The other obvious agricultural activity is cattle. Well, the climate and the lush greenery clearly agree with cows: the fields were full of fine, beefy animals. So, often, were the roads. Fencing is an idiosyncratic art here. Many fences are ‘live’, not with electricity but with green growth. The fence-posts have rooted and they supply not only an enclosure but also cattle feed! (Maybe I should try that one on my fence-devouring horses). But more paddocks have no fencing than do, and the cattle are free to wander. I guess, given the lushness of the pasturage, they have little need to stray far.
Our destination was Champagne Beach. I was a little worried about this, as the name had a resort-y ring to it. But who, I thought would rattle over an hour and more of excruciating roads to get to a resort? Well, Champagne Beach turned out to be a gem. Your genuine coral sand beach, with a line of local-style chalets set in green lawns and lashings of lavish flora and .. best of all … we were the only people there! So we lunched on good stout sandwiches and papaya and grapefruit and bottled water from Kenneth’s esky, some of us took a dip in the warm sea or a stroll along the strand (me), and it was like having one’s own private little piece of storybook Pacific paradise for an hour and a bit.

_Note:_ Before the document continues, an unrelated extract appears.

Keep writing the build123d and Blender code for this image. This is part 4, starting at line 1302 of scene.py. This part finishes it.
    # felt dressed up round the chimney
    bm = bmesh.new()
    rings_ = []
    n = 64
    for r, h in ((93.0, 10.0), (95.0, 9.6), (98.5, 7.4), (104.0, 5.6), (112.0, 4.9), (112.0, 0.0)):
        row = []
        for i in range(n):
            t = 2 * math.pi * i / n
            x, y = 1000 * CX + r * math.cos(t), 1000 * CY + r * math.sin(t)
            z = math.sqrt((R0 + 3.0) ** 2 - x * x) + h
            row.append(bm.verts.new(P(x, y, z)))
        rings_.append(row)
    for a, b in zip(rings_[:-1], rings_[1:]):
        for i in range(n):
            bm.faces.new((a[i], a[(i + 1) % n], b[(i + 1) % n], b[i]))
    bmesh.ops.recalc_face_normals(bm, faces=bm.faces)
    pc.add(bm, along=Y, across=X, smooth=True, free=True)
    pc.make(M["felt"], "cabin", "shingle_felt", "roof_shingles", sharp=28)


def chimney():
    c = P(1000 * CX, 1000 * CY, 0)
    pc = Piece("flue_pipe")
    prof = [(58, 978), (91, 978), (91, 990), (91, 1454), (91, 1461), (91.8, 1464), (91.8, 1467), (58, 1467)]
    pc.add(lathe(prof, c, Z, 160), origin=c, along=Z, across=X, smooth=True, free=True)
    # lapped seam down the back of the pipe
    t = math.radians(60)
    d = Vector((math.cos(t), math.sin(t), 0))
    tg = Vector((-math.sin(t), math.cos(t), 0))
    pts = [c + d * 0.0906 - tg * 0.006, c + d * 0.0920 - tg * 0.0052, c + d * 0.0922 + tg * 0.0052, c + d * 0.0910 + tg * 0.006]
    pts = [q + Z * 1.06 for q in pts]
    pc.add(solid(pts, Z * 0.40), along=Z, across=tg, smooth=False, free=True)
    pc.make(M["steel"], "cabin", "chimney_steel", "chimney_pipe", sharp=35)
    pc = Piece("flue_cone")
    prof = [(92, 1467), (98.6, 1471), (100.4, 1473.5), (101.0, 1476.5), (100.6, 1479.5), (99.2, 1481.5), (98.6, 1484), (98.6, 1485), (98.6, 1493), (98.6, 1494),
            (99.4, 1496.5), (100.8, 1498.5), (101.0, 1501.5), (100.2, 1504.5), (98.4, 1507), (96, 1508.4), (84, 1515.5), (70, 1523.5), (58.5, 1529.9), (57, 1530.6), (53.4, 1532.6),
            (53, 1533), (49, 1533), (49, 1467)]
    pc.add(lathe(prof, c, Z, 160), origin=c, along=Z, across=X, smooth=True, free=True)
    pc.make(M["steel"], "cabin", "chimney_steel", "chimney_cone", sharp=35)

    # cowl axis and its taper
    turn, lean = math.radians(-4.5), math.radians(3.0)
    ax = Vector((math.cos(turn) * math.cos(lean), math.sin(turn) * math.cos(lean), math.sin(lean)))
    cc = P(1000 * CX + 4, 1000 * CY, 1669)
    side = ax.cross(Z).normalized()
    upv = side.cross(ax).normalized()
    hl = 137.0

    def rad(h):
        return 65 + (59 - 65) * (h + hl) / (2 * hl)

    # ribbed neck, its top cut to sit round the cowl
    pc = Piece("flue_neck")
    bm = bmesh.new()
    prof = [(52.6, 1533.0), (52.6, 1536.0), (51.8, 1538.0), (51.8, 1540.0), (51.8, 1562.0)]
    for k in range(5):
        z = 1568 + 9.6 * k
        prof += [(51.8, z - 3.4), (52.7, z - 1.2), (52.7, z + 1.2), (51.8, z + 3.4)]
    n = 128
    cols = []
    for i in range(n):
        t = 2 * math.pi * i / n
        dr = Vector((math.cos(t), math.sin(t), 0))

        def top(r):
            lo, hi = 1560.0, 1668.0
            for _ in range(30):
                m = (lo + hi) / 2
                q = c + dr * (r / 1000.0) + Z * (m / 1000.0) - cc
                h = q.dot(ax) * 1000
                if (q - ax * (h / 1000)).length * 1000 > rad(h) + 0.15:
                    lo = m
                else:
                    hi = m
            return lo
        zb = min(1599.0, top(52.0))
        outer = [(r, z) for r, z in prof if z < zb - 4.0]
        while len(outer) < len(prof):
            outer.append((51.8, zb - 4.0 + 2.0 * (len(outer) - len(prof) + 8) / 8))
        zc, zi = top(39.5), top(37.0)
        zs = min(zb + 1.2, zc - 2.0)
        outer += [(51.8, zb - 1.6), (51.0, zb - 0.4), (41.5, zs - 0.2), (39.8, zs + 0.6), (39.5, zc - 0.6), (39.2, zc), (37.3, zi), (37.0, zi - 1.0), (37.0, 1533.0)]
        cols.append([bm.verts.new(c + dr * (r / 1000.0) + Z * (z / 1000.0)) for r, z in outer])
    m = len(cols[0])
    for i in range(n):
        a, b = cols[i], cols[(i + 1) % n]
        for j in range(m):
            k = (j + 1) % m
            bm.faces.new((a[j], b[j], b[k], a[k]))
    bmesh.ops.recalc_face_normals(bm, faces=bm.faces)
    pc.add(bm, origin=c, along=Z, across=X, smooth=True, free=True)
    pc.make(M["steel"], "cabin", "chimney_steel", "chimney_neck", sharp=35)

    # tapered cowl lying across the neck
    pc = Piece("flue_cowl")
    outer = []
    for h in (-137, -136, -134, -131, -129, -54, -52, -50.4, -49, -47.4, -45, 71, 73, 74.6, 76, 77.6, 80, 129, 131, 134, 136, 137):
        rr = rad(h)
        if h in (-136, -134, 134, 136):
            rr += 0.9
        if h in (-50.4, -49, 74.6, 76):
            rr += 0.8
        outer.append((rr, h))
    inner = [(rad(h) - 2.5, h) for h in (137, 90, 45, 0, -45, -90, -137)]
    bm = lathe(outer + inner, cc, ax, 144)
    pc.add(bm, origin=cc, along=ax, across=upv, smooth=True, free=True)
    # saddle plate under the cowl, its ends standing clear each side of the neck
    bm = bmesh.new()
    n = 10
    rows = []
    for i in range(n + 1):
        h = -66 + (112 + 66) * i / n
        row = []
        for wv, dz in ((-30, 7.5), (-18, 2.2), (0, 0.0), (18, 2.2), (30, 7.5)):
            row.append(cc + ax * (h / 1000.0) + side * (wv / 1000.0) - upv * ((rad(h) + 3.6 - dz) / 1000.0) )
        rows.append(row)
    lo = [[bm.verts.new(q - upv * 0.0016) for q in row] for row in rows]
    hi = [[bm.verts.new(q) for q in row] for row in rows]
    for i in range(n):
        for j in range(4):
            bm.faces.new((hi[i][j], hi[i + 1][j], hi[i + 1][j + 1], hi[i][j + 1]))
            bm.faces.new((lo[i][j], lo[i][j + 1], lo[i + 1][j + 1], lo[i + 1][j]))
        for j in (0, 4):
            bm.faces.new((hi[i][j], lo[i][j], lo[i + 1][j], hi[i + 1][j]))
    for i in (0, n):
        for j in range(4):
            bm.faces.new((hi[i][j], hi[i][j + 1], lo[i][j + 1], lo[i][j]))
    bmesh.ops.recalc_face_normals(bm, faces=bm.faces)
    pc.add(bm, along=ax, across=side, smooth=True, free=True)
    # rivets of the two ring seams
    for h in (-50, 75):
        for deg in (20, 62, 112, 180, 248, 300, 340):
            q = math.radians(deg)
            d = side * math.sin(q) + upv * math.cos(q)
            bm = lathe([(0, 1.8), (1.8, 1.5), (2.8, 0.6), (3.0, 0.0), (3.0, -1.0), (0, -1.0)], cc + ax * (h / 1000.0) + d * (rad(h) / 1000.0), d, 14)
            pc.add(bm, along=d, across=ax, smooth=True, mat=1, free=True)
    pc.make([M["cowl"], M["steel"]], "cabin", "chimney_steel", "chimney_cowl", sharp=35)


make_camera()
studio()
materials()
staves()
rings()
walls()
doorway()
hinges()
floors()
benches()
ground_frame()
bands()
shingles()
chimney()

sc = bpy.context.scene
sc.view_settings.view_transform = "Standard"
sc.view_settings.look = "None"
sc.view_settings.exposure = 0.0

Oh, and the champagne bit? It’s the colour of the sand.
Not far from Champagne Beach, Kenneth took us to visit the village and the house where he had grown up. The minibus wove in and out of the non-existent streets, between the houses, past a ‘church’ and a sizeable football field, and I was staggered when he told us that this not overlarge group of houses was home to over a thousand people! People living largely in the traditional fashion, as folk do in the northern parts of Santo. Give or take a minibus in the family.
And then we set off to brave, upwards, the most terrifying of the runnelled roads that we’d earlier negotiated downwards. There were a couple of occasions when I thought e wouldn’t make it, but we did. A fear seriously for the suspension of Kenneth’s proud new bus.
Our last stop for the day was to be the Blue Hole. Well, the Blue Hole seems to figure in most descriptions of the beauties of Santo, but there is no sign to it, and it is approached by a muddy track at the end of which we had to abandon the bus and climb aboard the tray of our accompanying pick-up for a particularly vertiginous last few hundred metres. Not the easiest of ‘tourist attractions’ to approach!
Well, it is a hole, and the water is indeed the bluest of deep blue set in foliage of the most dazzling green and gold. And it is also, theoretically, swimmable. If you can scramble successfully down the slippery stones to its edge. The three most adventurous of our party (average age: seventy-something) took up the challenge. I hastily appointed myself chief photographer to the occasion, before deciding I’d rather climb the vertiginous bit back up on my own two feet than on the slipping-and-sliding tray of the truck. And that was when God decided that there was one kind of rain we hadn’t had today, and pulled out the plug. Drenched again, like some circus clown. Transparent again. What joy I’d had the foresight to pop a couple of bottles of beer in my little red cabin-bag.
By three o’clock we were all safely if wetly back on ship, queuing for the laundry dryer, after a grand day’s outing.
I do like Santo.
And it looks as if I shall be able to go on liking it. The wharf is empty. Seems copra-loading has been called off.